* [Exercise]
Count every line of the material that holds the string "Write". Respond with the total only.

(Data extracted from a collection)
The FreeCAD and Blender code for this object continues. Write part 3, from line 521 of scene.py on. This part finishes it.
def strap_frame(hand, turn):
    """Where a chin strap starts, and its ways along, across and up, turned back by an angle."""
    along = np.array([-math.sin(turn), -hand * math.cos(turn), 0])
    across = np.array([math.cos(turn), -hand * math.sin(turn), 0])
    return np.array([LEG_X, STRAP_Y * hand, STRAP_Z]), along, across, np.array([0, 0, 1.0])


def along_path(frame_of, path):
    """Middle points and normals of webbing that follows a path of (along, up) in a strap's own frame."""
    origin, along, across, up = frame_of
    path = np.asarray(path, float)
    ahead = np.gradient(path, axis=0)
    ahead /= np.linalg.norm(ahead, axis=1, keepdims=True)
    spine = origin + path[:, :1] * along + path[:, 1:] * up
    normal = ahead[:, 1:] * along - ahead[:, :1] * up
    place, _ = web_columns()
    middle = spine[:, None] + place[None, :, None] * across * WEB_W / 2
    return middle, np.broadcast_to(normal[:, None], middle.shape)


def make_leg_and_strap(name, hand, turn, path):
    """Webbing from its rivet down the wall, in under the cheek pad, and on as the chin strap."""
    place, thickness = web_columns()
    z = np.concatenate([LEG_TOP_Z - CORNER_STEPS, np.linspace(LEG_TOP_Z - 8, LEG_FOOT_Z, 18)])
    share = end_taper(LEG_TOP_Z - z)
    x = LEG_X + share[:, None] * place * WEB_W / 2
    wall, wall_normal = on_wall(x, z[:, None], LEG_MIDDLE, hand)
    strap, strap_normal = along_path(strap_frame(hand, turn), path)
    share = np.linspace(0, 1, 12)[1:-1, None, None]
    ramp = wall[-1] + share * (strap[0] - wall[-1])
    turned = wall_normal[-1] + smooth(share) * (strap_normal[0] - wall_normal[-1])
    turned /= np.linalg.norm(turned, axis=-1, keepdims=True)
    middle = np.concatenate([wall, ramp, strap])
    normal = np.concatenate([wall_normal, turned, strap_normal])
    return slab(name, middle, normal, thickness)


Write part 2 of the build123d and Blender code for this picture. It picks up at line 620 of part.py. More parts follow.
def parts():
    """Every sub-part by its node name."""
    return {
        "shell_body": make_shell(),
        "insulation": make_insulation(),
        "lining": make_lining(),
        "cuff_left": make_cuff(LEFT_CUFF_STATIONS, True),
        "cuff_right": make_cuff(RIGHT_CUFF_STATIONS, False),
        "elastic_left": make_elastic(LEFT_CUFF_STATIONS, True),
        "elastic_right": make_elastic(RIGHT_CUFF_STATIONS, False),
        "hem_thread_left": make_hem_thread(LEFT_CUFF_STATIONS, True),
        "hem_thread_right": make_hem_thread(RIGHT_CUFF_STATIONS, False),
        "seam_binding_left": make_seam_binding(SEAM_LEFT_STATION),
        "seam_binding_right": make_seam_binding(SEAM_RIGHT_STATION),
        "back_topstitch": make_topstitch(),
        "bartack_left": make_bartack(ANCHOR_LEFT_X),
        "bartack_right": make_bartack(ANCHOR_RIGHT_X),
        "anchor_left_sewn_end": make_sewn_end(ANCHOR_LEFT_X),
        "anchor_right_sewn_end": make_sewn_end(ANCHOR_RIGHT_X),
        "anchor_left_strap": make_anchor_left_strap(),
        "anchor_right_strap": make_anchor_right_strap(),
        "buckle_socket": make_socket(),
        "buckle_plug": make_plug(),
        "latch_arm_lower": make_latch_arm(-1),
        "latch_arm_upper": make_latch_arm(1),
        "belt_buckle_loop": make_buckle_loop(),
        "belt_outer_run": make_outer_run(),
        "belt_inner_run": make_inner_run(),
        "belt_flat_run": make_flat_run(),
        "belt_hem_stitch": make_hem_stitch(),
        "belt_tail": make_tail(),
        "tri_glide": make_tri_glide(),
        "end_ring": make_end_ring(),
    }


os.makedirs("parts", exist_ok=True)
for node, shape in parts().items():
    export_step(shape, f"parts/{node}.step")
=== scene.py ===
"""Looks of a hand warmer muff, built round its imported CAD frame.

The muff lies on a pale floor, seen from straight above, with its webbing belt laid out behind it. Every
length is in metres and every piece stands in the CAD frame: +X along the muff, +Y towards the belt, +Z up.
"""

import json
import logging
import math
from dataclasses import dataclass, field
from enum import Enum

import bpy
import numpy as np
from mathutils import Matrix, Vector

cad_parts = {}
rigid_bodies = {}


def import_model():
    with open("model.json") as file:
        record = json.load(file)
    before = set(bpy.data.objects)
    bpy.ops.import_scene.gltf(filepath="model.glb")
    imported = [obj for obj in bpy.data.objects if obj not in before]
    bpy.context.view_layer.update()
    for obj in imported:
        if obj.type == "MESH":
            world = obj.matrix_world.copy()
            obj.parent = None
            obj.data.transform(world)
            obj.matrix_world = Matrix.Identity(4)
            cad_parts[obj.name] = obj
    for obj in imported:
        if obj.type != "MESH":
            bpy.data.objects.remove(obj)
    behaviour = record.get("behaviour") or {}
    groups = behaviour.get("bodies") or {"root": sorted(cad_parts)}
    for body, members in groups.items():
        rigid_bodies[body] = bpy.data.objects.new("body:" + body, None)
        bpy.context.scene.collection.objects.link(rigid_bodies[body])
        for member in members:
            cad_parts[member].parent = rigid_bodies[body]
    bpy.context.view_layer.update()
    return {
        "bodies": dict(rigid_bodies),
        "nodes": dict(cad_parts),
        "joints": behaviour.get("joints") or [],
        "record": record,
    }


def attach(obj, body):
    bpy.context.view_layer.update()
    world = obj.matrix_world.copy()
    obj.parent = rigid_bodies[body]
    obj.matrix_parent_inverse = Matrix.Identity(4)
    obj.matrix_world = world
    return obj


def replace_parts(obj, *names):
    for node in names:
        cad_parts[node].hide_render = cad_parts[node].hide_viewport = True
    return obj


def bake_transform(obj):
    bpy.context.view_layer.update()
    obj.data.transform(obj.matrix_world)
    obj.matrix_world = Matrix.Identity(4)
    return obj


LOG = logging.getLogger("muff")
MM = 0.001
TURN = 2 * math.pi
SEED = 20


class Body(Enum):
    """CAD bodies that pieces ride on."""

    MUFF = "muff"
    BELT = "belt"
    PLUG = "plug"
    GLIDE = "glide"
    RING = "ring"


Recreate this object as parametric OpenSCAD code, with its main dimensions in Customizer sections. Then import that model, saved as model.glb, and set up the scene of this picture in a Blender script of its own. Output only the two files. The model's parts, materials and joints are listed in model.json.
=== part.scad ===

* [Result for this exercise]
2